Minnesota outshot St. Louis 182-134 in the series, but the Blues five-man units clogged the middle of the ice and slowed Minnesota's potent transition game.

"We're coming back with five guys," defenseman Alex Pietrangelo said. "We're protecting the middle of the ice. I think they know that. If they want to keep shooting from there … we'll keep protecting the middle."



Minnesota scored twice in 5-on-4 situations in Game 5, but for most of the series, the Wild's power play couldn't gain generate much.

The Blues' penalty-killers were 15-for-18 in the series and allowed two goals in 17 in 5-on-4 situations.
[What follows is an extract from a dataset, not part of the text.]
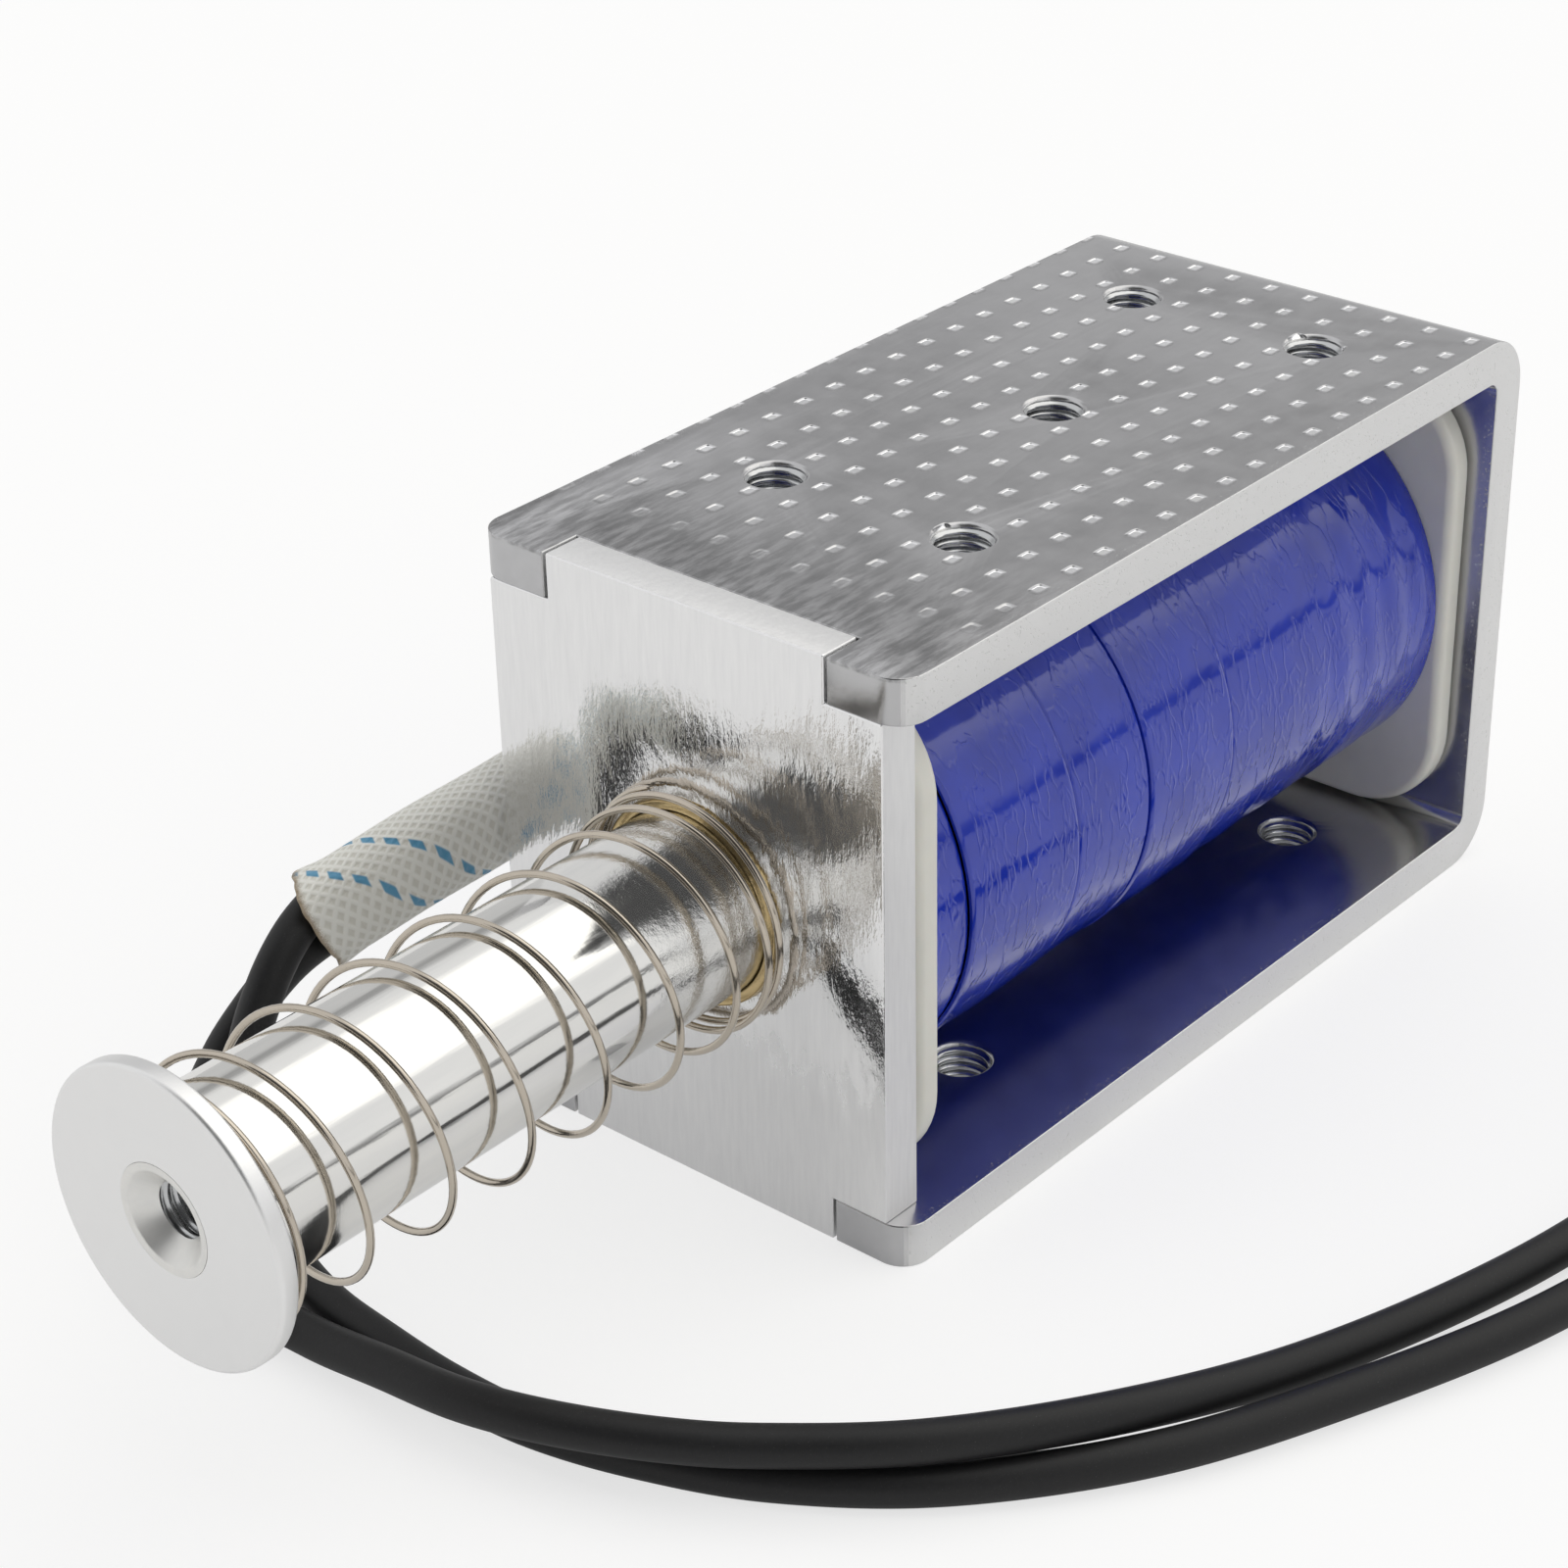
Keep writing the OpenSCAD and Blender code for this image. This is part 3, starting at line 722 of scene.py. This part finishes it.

Neither defenseman Joel Edmundson nor forward Magnus Paajarvi would be mistaken for forward Vladimir Tarasenko, who led the Blues in scoring this season, but Edmundson and Paajarvi each scored overtime goals against the Wild. Edmundson had two goals and led St. Louis with a plus-6 rating.

Video: STL@MIN, Gm5: Paajarvi slots home OT winner

Edmundson was a second-round pick (No. 46) in the 2011 NHL Draft and has been developed in the system. Paajarvi, acquired from the Edmonton Oilers on June 10, 2013, spent time with Chicago of the American Hockey League before earning his way back to St. Louis.

"At some point, I would say most players would pack it in or start thinking about other options," Yeo said of Paajarvi. "He's a high-character kid. Anyone who knows him knows that he's high character and he's very, very coachable."



The Blues won all three games at Xcel Energy Center, continuing their late-season success away from home.

Since March 5, St. Louis is 12-1-1 in its past 14 games away from Scottrade Center and has outscored the opposition 42-21.